Embracing Paradox and Conflict: Towards a Conceptual Model to drive Project Portfolio Ambidexterity

Abstract An organisation’s portfolio of new product development (NPD) projects represents its potential for survival. Innovation ambidexterity holds the key to longevity. Accordingly, selecting the right projects for a portfolio critically impacts organisational success, both in the short and longer term. Selecting for successful portfolios is further complicated in dynamic, highly competitive and highly regulated markets. Furthermore, in current economies that demand value from investment, decision-making around project selection for the portfolio becomes even more crucial. However, there is a dearth of discussion and empirical evidence that focuses on project portfolio selection and more specifically in contexts of ambidexterity and ongoing change.

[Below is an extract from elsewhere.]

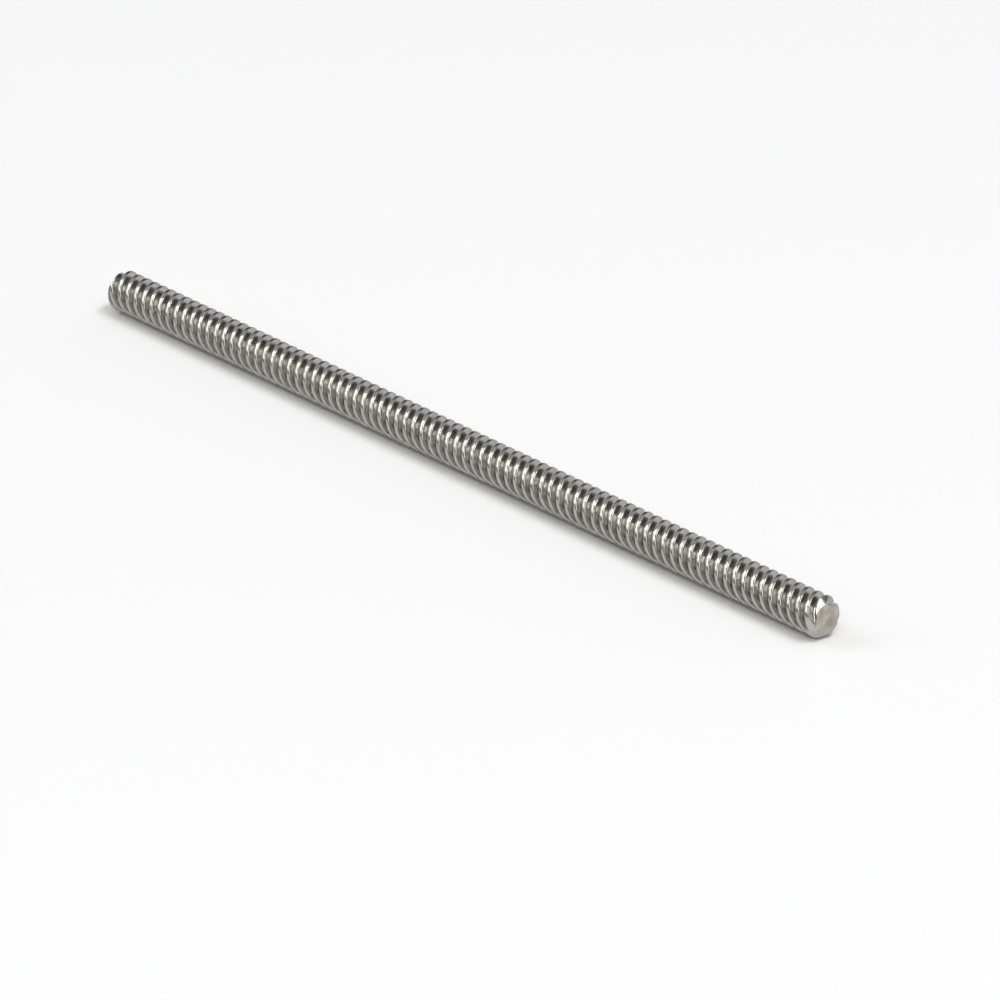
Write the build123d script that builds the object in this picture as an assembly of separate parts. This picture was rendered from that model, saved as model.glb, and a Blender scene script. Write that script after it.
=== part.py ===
from build123d import *
import math
import os

# A trapezoidal lead screw: one turned bar, threaded from end to end with several starts of the
# metric 30 degree trapezoidal form. Millimetres and degrees. The screw's axis is the X axis, the
# origin is the centre of the end face at low X, and the screw runs towards +X.

# Driving dimensions
MAJOR_DIAMETER = 10.0  # over the crests
PITCH = 3.0  # from one crest to the next, along the axis
STARTS = 4  # threads running side by side
LENGTH = 250.0  # over both end faces
FLANK_ANGLE = 15.0  # of each flank, from the plane square to the axis
ROOT_CLEARANCE = 0.25  # groove depth past half the pitch, as the standard gives for 2 to 5 mm
CHAMFER_DEPTH = 1.25  # of the end chamfers, in from the crests
CHAMFER_ANGLE = 40.0  # of the end chamfers, from the axis
CREST_TURN = 20.0  # of the whole thread about the axis

# Derived sizes
lead = PITCH * STARTS
crest_radius = MAJOR_DIAMETER / 2
thread_depth = PITCH / 2 + ROOT_CLEARANCE
root_radius = crest_radius - thread_depth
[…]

Moreover, the tensions between exploratory and exploitative projects are likely to be made salient during project portfolio selection, and manifest in conflicts between different selection options, yet these tensions have not yet been addressed in the portfolio selection literature. Drawing on the current and heretofore non-connected literatures across fields of ambidexterity and paradox, project portfolio selection, cognition and performance control, this paper proposes an initial conceptual model of the factors that impact project portfolio selection and ambidexterity. This paper contributes to a greater appreciation of the pivotal role of project portfolio selection, as distinct from project and portfolio management, in generating a portfolio that drives organisational success. Moreover, it identifies performance measures and managing conflict as important determinants of project portfolio ambidexterity. Future work is required to enhance and validate this model.